_Data rows_.
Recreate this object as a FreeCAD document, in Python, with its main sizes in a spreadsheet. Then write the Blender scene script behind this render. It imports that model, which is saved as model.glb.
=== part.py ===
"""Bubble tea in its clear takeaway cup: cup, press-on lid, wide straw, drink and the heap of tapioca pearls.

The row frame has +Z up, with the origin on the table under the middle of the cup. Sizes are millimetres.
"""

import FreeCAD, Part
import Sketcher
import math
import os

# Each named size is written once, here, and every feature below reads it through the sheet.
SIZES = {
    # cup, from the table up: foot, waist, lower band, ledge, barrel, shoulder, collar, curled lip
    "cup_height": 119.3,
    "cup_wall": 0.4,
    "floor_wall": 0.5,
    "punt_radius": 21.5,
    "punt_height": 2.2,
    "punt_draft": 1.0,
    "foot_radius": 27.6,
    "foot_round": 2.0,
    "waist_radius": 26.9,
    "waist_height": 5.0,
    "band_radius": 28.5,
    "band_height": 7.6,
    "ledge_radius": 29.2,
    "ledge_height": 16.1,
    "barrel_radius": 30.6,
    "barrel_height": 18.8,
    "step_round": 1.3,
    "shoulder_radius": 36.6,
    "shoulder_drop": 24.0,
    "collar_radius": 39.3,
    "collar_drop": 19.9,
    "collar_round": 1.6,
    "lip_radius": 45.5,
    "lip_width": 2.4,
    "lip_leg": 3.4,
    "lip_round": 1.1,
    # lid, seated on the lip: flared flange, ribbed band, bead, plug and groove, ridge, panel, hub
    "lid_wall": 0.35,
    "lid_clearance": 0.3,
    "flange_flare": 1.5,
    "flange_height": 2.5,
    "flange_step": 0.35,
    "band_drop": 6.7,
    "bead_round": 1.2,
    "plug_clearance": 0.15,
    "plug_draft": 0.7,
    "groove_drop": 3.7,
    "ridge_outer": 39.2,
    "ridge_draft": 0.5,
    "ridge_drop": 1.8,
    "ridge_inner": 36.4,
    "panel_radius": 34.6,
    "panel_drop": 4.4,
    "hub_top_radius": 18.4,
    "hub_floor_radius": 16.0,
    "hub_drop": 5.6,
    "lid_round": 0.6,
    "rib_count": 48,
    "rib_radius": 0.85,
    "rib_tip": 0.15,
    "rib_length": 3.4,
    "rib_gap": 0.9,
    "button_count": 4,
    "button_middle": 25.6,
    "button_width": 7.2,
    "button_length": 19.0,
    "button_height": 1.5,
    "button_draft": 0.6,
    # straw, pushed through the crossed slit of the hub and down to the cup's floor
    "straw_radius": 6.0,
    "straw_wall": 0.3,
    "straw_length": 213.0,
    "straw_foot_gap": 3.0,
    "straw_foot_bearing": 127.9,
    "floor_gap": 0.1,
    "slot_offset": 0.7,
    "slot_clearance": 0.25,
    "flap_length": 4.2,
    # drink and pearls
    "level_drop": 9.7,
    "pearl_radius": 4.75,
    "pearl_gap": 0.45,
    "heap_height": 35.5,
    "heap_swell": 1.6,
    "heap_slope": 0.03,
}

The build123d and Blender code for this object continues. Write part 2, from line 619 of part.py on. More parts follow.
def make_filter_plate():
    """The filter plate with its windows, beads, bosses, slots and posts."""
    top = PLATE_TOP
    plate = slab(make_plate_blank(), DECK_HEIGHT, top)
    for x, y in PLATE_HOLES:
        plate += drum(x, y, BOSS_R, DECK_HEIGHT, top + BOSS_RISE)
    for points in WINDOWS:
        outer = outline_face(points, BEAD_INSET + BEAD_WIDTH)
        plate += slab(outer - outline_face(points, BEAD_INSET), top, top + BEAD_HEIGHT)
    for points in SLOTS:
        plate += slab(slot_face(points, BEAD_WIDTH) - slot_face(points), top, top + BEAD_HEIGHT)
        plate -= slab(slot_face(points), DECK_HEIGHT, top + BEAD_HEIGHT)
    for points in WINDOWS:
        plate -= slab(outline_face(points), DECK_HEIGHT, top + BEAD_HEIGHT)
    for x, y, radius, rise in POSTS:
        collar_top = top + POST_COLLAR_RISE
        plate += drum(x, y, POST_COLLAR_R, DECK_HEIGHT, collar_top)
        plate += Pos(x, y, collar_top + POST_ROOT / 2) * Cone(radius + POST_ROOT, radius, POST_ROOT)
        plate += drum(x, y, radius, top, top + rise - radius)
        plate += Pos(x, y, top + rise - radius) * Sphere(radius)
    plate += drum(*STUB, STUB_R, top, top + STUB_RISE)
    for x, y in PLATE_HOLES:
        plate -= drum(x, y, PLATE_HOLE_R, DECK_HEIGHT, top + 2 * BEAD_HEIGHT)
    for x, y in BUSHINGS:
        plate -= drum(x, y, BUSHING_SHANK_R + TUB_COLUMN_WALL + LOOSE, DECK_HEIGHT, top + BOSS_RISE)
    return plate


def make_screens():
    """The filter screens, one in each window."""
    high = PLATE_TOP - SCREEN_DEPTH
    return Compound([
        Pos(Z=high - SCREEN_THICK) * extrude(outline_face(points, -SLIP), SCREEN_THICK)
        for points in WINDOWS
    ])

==

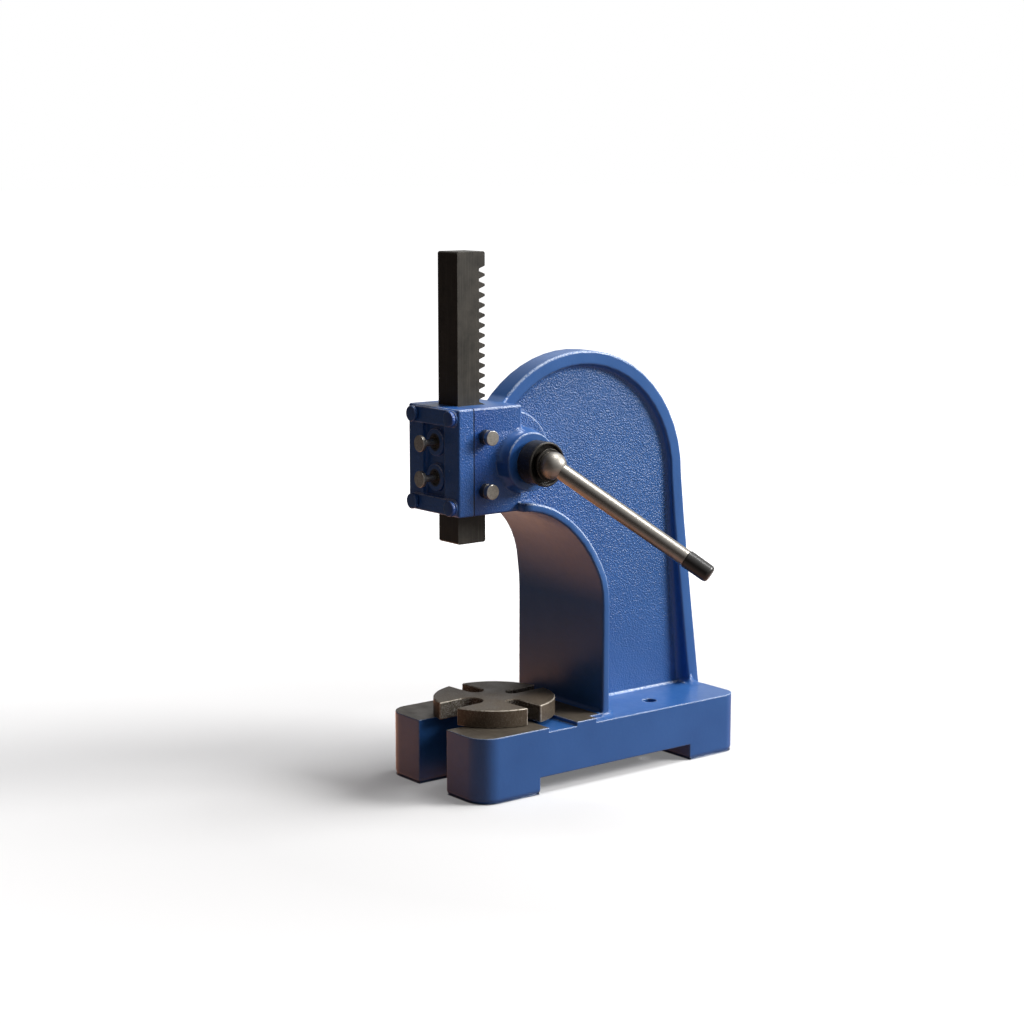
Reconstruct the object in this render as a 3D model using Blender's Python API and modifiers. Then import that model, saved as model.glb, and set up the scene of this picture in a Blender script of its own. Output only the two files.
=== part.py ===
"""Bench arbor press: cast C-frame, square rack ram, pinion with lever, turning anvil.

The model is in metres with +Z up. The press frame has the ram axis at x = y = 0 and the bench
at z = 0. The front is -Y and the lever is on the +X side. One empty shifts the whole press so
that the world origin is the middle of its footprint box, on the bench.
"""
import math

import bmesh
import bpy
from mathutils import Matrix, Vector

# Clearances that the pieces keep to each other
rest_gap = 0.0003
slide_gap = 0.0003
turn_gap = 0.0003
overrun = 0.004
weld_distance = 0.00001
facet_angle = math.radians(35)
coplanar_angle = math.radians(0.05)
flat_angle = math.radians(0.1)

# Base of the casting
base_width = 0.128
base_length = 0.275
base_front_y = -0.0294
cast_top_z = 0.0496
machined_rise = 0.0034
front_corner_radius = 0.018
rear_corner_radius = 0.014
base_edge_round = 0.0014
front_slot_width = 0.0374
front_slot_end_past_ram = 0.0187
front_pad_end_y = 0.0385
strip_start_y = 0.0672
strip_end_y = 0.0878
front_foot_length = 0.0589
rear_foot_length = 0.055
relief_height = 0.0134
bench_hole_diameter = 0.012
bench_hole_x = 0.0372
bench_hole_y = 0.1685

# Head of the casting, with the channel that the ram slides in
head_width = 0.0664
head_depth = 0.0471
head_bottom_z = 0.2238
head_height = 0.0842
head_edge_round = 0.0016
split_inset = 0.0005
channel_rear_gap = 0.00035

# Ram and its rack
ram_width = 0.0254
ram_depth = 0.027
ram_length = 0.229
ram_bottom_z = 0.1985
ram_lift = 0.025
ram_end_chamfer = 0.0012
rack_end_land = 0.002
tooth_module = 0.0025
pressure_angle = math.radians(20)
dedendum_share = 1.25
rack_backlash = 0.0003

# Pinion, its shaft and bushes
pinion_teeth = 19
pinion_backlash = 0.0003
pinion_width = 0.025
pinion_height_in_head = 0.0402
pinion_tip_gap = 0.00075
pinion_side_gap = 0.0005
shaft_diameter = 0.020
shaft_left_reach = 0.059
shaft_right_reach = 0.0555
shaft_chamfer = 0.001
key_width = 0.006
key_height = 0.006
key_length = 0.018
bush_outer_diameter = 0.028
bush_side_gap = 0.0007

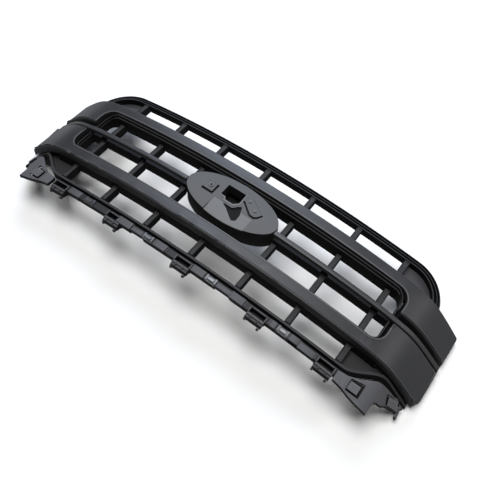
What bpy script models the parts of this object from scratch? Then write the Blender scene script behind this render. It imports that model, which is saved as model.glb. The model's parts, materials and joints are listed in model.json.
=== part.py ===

--

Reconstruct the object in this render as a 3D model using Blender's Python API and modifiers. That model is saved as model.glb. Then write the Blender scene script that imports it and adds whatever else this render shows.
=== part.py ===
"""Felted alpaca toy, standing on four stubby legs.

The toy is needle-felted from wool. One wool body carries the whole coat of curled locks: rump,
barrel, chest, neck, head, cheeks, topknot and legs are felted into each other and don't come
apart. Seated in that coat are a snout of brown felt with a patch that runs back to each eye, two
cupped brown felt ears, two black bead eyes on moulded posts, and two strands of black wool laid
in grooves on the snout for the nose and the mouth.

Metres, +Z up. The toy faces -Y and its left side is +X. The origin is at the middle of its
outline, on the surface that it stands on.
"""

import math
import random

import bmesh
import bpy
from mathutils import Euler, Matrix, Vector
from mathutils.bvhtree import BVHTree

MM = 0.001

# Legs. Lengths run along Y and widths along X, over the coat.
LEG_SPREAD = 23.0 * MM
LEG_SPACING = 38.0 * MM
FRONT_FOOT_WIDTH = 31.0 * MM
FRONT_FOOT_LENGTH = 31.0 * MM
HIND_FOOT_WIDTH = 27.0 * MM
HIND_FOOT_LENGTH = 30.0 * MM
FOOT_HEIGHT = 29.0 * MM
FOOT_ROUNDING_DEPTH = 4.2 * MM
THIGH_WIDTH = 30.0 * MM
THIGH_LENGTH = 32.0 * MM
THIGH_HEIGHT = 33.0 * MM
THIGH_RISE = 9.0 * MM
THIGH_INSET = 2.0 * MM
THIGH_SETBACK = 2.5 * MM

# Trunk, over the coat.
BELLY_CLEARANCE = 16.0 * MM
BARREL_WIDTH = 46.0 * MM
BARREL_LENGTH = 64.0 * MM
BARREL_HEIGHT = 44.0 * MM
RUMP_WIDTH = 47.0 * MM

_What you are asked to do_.
Pick each line holding the word "FreeCAD" out of the data and copy it.

_Exercise answer_.
Recreate this object as a FreeCAD document, in Python, with its main sizes in a spreadsheet. Then write the Blender scene script behind this render. It imports that model, which is saved as model.glb.
import FreeCAD, Part